Currently showing: Climate/natural disasters > Disaster risk

14 Sep 15 08:27

Last week, Typhoon Etau tore into Japan's east coast, causing severe flooding and the evacuation of thousands. Wildfires have been scorching swathes of the western United States from Washington to California. And even here in Monte Carlo's backyard, where I'm attending Les Rendez-vous de septembre, fires recently swept through the forested areas of the Provence region of France. These events demonstrate that natural catastrophes can strike anytime, anywhere. 

But disasters are not only natural, they're also man-made. The recent massive explosion in Tianjin was a sobering case in point. And when insurance protection is inadequate, the human misery and economic dislocation caused by such events are far worse.

Unfortunately, the gap between economic and insured losses has remained stubbornly large, a fact highlighted by the new Swiss Re sigma study. Launched today here in Monte Carlo, its authors project a total global property protection gap of a whopping USD 200 billion per annum. This consists of losses driven by both natural catastrophes and general property risks.

Why is the gap getting bigger? The gap we're talking about is widening since the increasing frequency of losses and economic development are outstripping the purchase of insurance. Put another way: more people than ever before live in cities rather rural areas which results in highly concentrated pockets of economic assets and human life. Many urban areas are prone to natural catastrophes, and climate change is compounding this risk through an increase in extreme-weather events. Floods, windstorms and also earthquakes are the main culprits.

Underinsurance is often considered to be a problem unique to developing countries. But this ignores the fact that protection gaps exist in many developed markets too. This becomes very clear when consideringthe global natural catastrophe protection gap, to which the US and China are the biggest contributors. This is due to both the  size of these economies and the low penetration of coverage against infrequent, low probability losses.

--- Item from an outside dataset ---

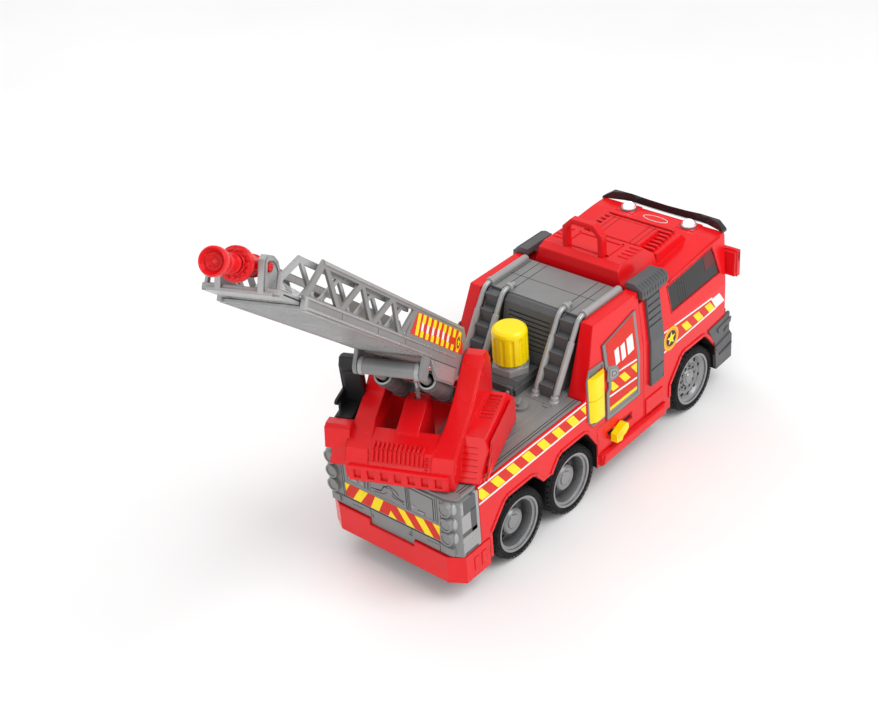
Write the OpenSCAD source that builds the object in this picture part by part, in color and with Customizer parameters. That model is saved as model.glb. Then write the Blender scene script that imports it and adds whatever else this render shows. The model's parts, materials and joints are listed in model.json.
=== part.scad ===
// Toy fire engine with a rotating turret, a raising and extending ladder and a push-knob water pump.
// Millimetres. Origin on the ground under the middle of the truck, +X to the cab, +Y to the left, +Z up.

/* [Body] */
// Half width over the side panels
side_y = 71.5; // [70:0.5:73]
// Thickness of the moulded shells
shell = 2.4; // [1.8:0.1:2.8]
// Height of the rear deck above the ground
deck_z = 103.5; // [102:0.5:104]
// Lower edge of the side panels
sill_z = 25.5; // [24:0.5:30]
// Height of the flat top between the stairs and the cab
platform_z = 164; // [160:0.5:166]

/* [Wheels] */
// Outer radius of a tyre
tyre_r = 32; // [30:0.5:33]
// Width of a tyre
tyre_w = 22; // [16:0.5:23]
// Radius of the bright rim edge
rim_r = 25; // [22:0.5:26]
// Radius of an axle rod
axle_r = 2; // [1.5:0.1:2.5]
// Radial clearance of an axle in its bearing
axle_gap = 0.06; // [0.03:0.01:0.1]

/* [Turret] */
// Distance of the turret's vertical axis behind the middle
turret_back = 166; // [164:0.5:168]
// Turn of the ladder from straight ahead
turret_turn = 202.8; // [190:0.1:215]

/* [Ladder] */
// Elevation of the ladder
lift = 38.6; // [30:0.1:45]
// Half width of the outer ladder
ladder_w = 28; // [27.6:0.1:28.2]
// Length of the outer ladder in front of its hinge
ladder_l = 356; // [340:1:360]
// Depth of the ladder's side trusses
truss_h = 30; // [26:0.5:32]

/* [Pump] */
// Radius of the pump knob
knob_r = 15.5; // [14:0.5:16]
// Travel of the pump knob, from pressed to released
pump_travel = 12; // [6:1:12]

/* [Hidden] */
$fn = 48;

red = "#e01b22";
light_grey = "#9a9c9c";
dark_grey = "#4c4e50";
black = "#1c1d1e";
yellow = "#ffe000";
silver = "#c3c5c6";

// Axle positions along the truck and the hub height
axle_x = [131.3, -57.9, -130];
hub_z = tyre_r;
ring_y = side_y - 2.7;

// The side walls are upright up to the waist and lean inwards above it
waist_z = 112;
eaves_z = 158;
eaves_y = side_y - 5.5;
function wall_y(z) = z < waist_z ? side_y : side_y - (z - waist_z) * (side_y - eaves_y) / (eaves_z - waist_z);

// Lengthwise stations
rear_x = -181;
split_x = 47;
cab_x = 184;
pump_x = -47;
filler_x = -75;
filler_y = -30;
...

So what can be done? The insurance sector must take bolder steps to increase demand among consumers. These include improving risk awareness, better explaining the value of insurance and its affordability and developing simpler products that consumers can understand.

But underinsurance is not a subject for the insurance industry alone. The impact of natural catastrophe and other property risks is felt across society as a whole. If governments have to pick up the cost for uninsured losses following a disaster, this often diverts funds from other areas and is ultimately funded by taxpayers themselves. It also diminishes the incentives for the public to buy insurance: why should they, when they can rely on the government to come to the rescue?

An integrated risk management approach
Apropos governments, because no country can fully insulate itself against extreme events, insuring against catastrophic risk must be a key element in the financial strategy of every disaster-prone country. And to enable and sustain growth, this should ideally be part of an integrated risk management approach on the part of governments. Both the G20 and OECD have recognised that financial resilience through insurance coverage is critical to disaster management and the process of recovery. The rating agency Standard & Poor's also emphasizes the significance of disaster insurance in respect to sovereign financial resilience. It estimates that many countries may even face a deterioration in their credit ratings as a result of inadequate insurance coverage in a natural catastrophe situation.

The Monte Carlo event is great opportunity to discuss the challenges and solutions of property risks with our clients and partners. I am confident that through pooling our resources and insights we can achieve real progress on this front. Closing the property protection gap will be a joint effort. Together, insurers, governments and other agencies can narrow that gap and, in so doing, help communities bounce back more quickly following a disaster.

Category: Climate/natural disasters: Disaster risk, Drought, Earthquakes, Floods/storms, Resilience

1 Comment

Urs Leimbacher - 18 Sep 2015, 9:38 a.m.

Edi Schmid's post makes a clear case for catastrophe insurance as an instrument of good and responsible government. The point if strongly reinforced by S&P's recent report on the impact of national risk preparedness for sovereign creditworthiness.

As the report clearly states, one efficient way to mitigate the economic and ratings impact of natural disasters is catastrophe insurance.

This is a strong message to governments at national, regional and city levels: investors will look ever more closely into the state of preparedness to cope with natural hazards before putting their money into building a new factory or power plant.

Thus, the extent to which a country can demonstrate its resilience to large natural and man-made hazards has a direct impact not only on its overall competitiveness but also on its international attractiveness as a investment location.